**Supplied material**
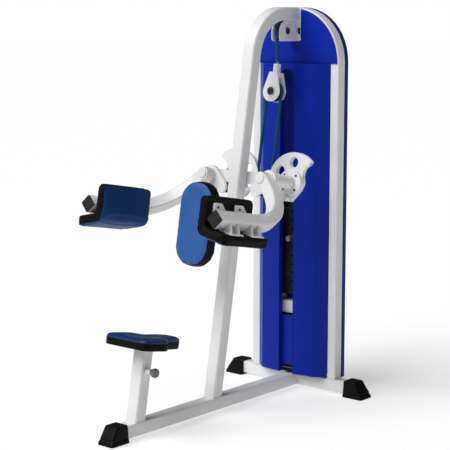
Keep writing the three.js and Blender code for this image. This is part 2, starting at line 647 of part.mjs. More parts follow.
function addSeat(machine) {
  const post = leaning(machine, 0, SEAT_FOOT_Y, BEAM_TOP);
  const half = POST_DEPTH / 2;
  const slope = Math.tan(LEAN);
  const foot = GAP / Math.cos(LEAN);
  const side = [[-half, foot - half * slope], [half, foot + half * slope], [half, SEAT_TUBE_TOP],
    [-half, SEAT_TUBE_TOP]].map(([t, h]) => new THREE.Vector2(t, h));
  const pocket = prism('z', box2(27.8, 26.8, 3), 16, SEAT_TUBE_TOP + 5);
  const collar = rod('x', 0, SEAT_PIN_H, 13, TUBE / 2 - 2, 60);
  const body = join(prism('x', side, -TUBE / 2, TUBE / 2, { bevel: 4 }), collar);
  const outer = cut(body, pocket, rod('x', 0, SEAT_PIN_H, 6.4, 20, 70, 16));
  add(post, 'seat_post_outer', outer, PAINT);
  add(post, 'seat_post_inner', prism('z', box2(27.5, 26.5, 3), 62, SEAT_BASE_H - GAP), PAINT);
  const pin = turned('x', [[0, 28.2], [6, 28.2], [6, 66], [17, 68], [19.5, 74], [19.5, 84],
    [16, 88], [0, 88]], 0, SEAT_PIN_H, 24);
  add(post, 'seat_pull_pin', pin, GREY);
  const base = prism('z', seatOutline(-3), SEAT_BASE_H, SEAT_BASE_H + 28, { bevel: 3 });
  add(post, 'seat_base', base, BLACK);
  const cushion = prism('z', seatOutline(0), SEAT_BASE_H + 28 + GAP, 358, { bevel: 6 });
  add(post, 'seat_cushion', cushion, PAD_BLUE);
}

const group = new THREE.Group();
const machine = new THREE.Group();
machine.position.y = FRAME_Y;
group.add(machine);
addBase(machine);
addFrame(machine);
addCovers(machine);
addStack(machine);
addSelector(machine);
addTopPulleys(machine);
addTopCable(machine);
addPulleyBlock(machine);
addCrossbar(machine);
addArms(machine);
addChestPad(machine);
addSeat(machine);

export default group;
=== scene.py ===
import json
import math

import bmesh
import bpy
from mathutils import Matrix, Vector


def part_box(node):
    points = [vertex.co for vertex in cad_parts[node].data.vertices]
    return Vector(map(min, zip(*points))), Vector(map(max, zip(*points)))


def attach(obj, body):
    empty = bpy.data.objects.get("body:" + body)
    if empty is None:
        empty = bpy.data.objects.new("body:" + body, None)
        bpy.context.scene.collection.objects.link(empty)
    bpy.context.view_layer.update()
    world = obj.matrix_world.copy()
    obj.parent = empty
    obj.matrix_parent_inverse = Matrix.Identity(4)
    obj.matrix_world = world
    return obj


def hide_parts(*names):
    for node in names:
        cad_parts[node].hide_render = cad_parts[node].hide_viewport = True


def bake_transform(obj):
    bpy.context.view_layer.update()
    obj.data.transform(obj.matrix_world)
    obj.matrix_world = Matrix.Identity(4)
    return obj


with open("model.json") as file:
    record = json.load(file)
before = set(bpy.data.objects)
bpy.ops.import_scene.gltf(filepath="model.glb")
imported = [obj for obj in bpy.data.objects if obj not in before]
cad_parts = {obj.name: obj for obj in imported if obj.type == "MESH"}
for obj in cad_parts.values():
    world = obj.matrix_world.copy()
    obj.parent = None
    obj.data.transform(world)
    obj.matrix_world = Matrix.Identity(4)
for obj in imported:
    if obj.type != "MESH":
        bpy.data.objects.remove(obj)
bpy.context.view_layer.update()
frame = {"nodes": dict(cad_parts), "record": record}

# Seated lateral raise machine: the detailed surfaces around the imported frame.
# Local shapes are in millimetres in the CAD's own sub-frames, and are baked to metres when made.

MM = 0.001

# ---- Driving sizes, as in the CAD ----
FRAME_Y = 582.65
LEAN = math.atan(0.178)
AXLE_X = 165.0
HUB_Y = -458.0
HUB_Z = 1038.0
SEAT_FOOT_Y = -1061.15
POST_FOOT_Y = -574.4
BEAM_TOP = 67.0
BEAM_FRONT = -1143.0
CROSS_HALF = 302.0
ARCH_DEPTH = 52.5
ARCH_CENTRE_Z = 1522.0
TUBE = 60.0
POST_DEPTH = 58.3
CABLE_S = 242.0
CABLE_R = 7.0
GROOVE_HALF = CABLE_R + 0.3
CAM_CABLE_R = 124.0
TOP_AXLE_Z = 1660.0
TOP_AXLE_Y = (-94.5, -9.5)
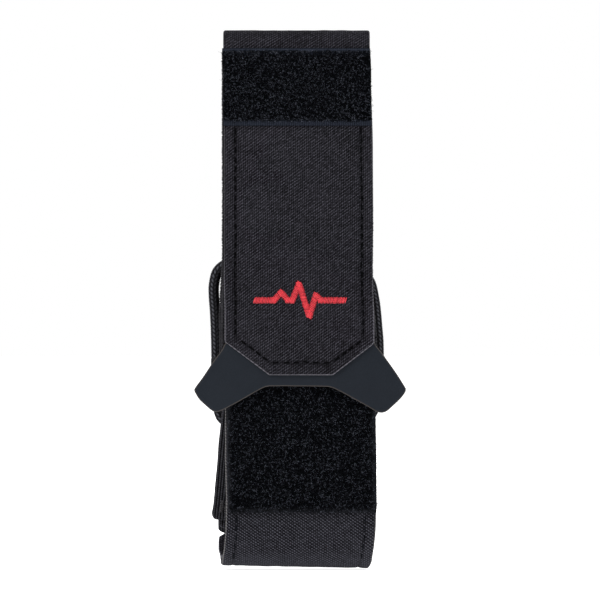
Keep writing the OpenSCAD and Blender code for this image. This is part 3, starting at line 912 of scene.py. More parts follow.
...
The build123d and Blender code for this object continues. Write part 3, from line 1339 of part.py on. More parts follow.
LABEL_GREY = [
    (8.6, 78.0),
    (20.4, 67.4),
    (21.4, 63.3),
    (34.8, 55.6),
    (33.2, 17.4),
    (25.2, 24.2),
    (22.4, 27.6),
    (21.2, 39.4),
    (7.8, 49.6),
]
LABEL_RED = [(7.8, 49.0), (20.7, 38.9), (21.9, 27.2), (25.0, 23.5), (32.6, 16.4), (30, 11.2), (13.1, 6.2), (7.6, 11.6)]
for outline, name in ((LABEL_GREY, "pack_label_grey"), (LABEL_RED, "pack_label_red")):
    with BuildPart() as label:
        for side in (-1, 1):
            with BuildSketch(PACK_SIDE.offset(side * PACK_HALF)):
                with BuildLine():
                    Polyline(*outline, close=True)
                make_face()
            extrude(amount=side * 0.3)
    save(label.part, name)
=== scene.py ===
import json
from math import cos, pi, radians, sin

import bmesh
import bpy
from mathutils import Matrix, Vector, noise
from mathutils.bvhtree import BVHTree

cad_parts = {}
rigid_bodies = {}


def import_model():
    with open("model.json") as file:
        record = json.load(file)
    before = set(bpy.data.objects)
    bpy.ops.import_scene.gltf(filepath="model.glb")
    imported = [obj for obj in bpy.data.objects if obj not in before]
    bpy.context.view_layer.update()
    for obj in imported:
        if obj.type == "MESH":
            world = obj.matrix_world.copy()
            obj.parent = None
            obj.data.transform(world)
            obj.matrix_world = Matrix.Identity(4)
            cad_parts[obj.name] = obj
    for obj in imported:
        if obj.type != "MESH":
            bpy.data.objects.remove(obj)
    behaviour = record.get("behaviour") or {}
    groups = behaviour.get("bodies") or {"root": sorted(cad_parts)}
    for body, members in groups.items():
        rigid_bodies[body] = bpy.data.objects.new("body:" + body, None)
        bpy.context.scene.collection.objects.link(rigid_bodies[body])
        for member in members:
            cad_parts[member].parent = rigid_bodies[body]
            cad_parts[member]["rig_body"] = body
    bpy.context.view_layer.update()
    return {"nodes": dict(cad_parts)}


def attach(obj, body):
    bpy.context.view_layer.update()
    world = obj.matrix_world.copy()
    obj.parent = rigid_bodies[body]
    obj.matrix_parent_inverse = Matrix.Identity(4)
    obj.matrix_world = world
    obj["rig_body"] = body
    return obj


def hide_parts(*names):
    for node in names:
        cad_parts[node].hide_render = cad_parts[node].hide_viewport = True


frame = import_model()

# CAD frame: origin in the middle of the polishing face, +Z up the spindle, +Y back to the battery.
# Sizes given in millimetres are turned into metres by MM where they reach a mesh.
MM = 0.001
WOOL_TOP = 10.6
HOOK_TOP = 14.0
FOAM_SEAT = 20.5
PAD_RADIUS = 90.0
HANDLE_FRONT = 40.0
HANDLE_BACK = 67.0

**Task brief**
Retype only what lies between the line bearing "const group = new THREE.Group();" and the line bearing "if empty is", keeping both of those lines.

**Result below**
const group = new THREE.Group();
const machine = new THREE.Group();
machine.position.y = FRAME_Y;
group.add(machine);
addBase(machine);
addFrame(machine);
addCovers(machine);
addStack(machine);
addSelector(machine);
addTopPulleys(machine);
addTopCable(machine);
addPulleyBlock(machine);
addCrossbar(machine);
addArms(machine);
addChestPad(machine);
addSeat(machine);

export default group;
=== scene.py ===
import json
import math

import bmesh
import bpy
from mathutils import Matrix, Vector


def part_box(node):
    points = [vertex.co for vertex in cad_parts[node].data.vertices]
    return Vector(map(min, zip(*points))), Vector(map(max, zip(*points)))


def attach(obj, body):
    empty = bpy.data.objects.get("body:" + body)
    if empty is None:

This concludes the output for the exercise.